While the organizers have provided drinking stations, paper cups, and trash receptacles, it is up to us to make an effort to help keep our running route as litter-free as possible. If you don't have a personal bottle to refill, consciously stop at the hydration area, finish your drink, and leave your cup there before running again. That's not too hard to do, people!!!

Seriously, it's not okay to have the mindset that there are others who will be cleaning up after the race so there should be no problem about littering. The NatGeo Run is an Earth Day Run for the benefit of World Wildlife Fund for Nature (WWF) and there you were, tossing your cups, sponges, and even banana peels at the side of the road way past the drinking stations. That is so not cool, guys and gals! I can't blame people bashing the run on social media but the bad publicity has reflected on everyone. How shameful, indeed, to be called eco-warriors when you don't even know how to properly dispose of trash :(

badges of honor: 21k finisher's shirt and medal
I wish everyone who got these also deserve to be called eco-warriors
For the non-runners who readily judged the race participants as a whole, I hope you'll realize that NOT ALL the runners are hypocrites. Many of us also care about the environment and are trying to do our part without any fanfare.  I just want to set the record straight. Anyhow, rant over. 

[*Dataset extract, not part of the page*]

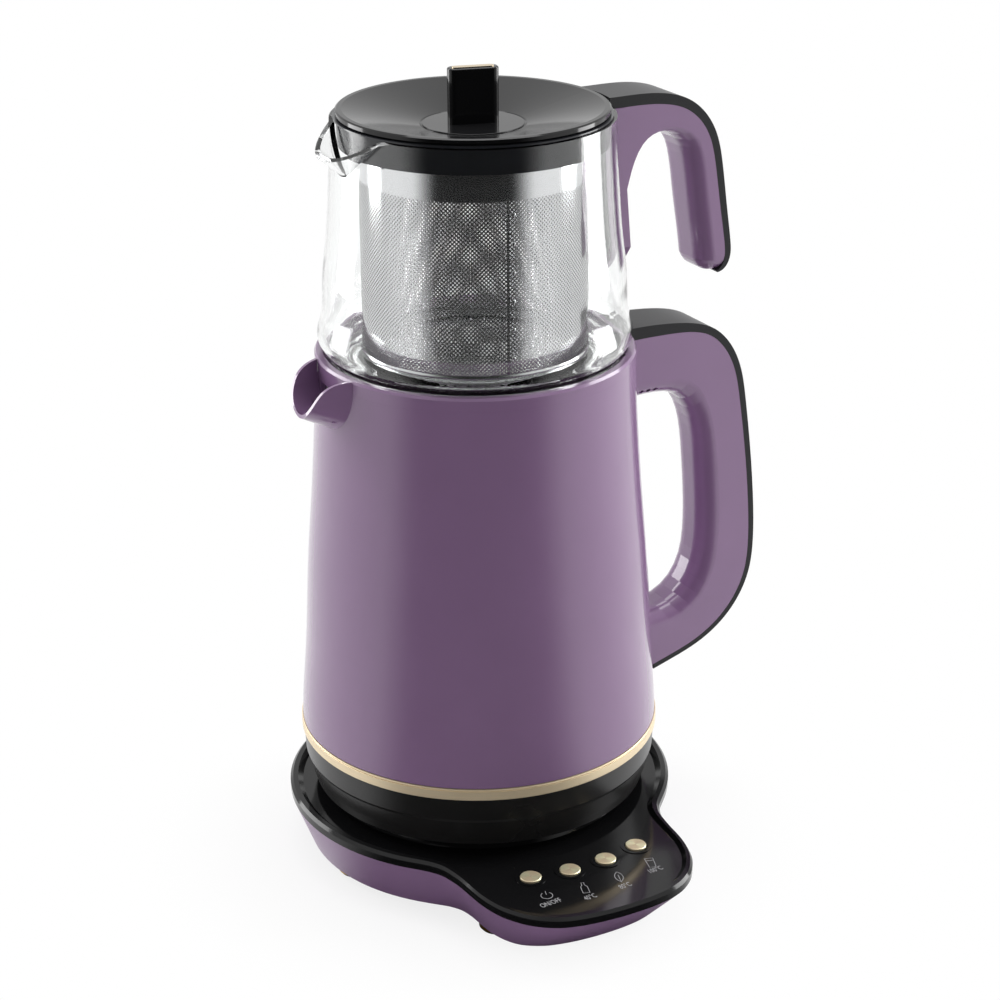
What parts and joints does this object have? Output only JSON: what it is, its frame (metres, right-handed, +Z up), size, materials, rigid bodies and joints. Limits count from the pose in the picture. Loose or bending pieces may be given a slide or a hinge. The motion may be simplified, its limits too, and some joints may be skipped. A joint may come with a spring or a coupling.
{
  "type": "tea maker",
  "caption": "Electric tea maker: kettle with handle and spout on a round power base with a button panel, glass teapot with strainer basket and lid on top.",
  "frame": {"origin": "on the table surface, on the kettle's vertical axis", "axes": "+Z up, +X towards the handles, -Y towards the button panel"},
  "size_m": [0.2335, 0.2295, 0.3658],
  "materials": {
    "satin_purple": "satin purple plastic",
    "gloss_purple": "gloss purple plastic",
    "gloss_black": "gloss black plastic",
    "lid_disc_black": "gloss black plastic",
    "strip_black": "satin black plastic",
    "base_ring_black": "semi gloss black plastic",
    "matte_black": "matte black plastic",
    "foot_brass": "dark brass coloured feet",
    "rubber": "soft rubber",
    "screw_steel": "zinc plated",
    "contact_brass": "bright brass",
    "board_green": "circuit board",
    "relay_blue": "moulded relay case",
    "wire_cover": "insulated wire",
    "button_gold": "spun champagne gold",
    "band_gold": "brushed champagne gold",
    "inlay_gold": "champagne gold",
    "polished_steel": "polished stainless steel",
    "silicone": "grey silicone",
    "heater_aluminium": "cast aluminium",
    "element_steel": "steel tube",
    "clear_glass": "clear glass",
    "bond_layer": "cured adhesive layer",
    "collar_grey": "smoke grey plastic"
  },
  "bodies": {
    "base": {"base_lower_shell": "satin_purple", "base_top_cover": "gloss_black", "base_feet": "foot_brass", "foot_pads": "rubber", "base_screws": "screw_steel", "cord_gland": "matte_black", "base_socket": "matte_black", "socket_contacts": "contact_brass", "socket_bracket": "matte_black", "control_board": "board_green", "tactile_switches": "matte_black", "power_board": "board_green", "power_relay": "relay_blue", "terminal_block": "matte_black", "base_wires": "wire_cover", "button_bezels": "gloss_black"},
    "button_power": {"button_power_cap": "button_gold", "button_power_stem": "matte_black"},
    "button_40": {"button_40_cap": "button_gold", "button_40_stem": "matte_black"},
    "button_80": {"button_80_cap": "button_gold", "button_80_stem": "matte_black"},
    "button_100": {"button_100_cap": "button_gold", "button_100_stem": "matte_black"},
    "kettle_plug": {"plug_body": "matte_black", "plug_rings": "contact_brass"},
    "kettle": {"kettle_base_ring": "base_ring_black", "gold_band": "band_gold", "kettle_bottom_cover": "base_ring_black", "plug_carrier": "matte_black", "kettle_shell": "gloss_purple", "kettle_collar": "gloss_purple", "inner_pot": "polished_steel", "pot_rim": "polished_steel", "spout_seal": "silicone", "heater_plate": "heater_aluminium", "heating_element": "element_steel", "temperature_sensor": "element_steel", "dry_boil_switches": "matte_black", "band_seal": "silicone", "kettle_wires": "wire_cover", "kettle_handle_body": "gloss_purple", "kettle_handle_cover": "strip_black"},
    "teapot": {"glass_jug": "clear_glass", "teapot_bond_pad": "bond_layer", "teapot_handle_body": "gloss_purple", "teapot_handle_cover": "strip_black"},
    "basket": {"basket_collar": "collar_grey", "basket_tube": "polished_steel", "basket_floor": "polished_steel"},
    "lid": {"lid_shell": "gloss_black", "lid_disc": "lid_disc_black", "lid_knob": "gloss_black", "knob_inlay": "inlay_gold", "lid_seal": "silicone"}
  },
  "joints": [
    {"name": "press_power", "type": "slide", "parent": "base", "child": "button_power", "axis": [0, 0, -1], "range_m": [0, 0.0015], "stiffness_N_per_m": 400, "springref_m": -0.001},
    {"name": "press_40", "type": "slide", "parent": "base", "child": "button_40", "axis": [0, 0, -1], "range_m": [0, 0.0015], "stiffness_N_per_m": 400, "springref_m": -0.001},
    {"name": "press_80", "type": "slide", "parent": "base", "child": "button_80", "axis": [0, 0, -1], "range_m": [0, 0.0015], "stiffness_N_per_m": 400, "springref_m": -0.001},
    {"name": "press_100", "type": "slide", "parent": "base", "child": "button_100", "axis": [0, 0, -1], "range_m": [0, 0.0015], "stiffness_N_per_m": 400, "springref_m": -0.001},
    {"name": "kettle_lift", "type": "slide", "parent": "base", "child": "kettle_plug", "axis": [0, 0, 1], "range_m": [0, 0.08]},
    {"name": "kettle_turn", "type": "hinge", "parent": "kettle_plug", "child": "kettle", "pos_m": [0, 0, 0.04], "axis": [0, 0, 1], "continuous": true},
    {"name": "teapot_lift", "type": "slide", "parent": "kettle", "child": "teapot", "axis": [0, 0, 1], "range_m": [0, 0.08]},
    {"name": "basket_lift", "type": "slide", "parent": "teapot", "child": "basket", "axis": [0, 0, 1], "range_m": [0, 0.13]},
    {"name": "lid_lift", "type": "slide", "parent": "basket", "child": "lid", "axis": [0, 0, 1], "range_m": [0, 0.06]}
  ]
}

Let me just end this post on a positive note that anything can be achieved if you set your mind and heart to doing it -- whether it's running your first 5k or being an environment advocate. At the end of the day, our goal should be to serve as inspirations to others so that they, too, could change for the better. As to leveling up, to those who also ran last Sunday, whether it's your first time to join the NatGeo Run or not, I hope that you would also aim to improve your attitude and mindset when it comes to protecting our planet. After all, it's the only one we've got.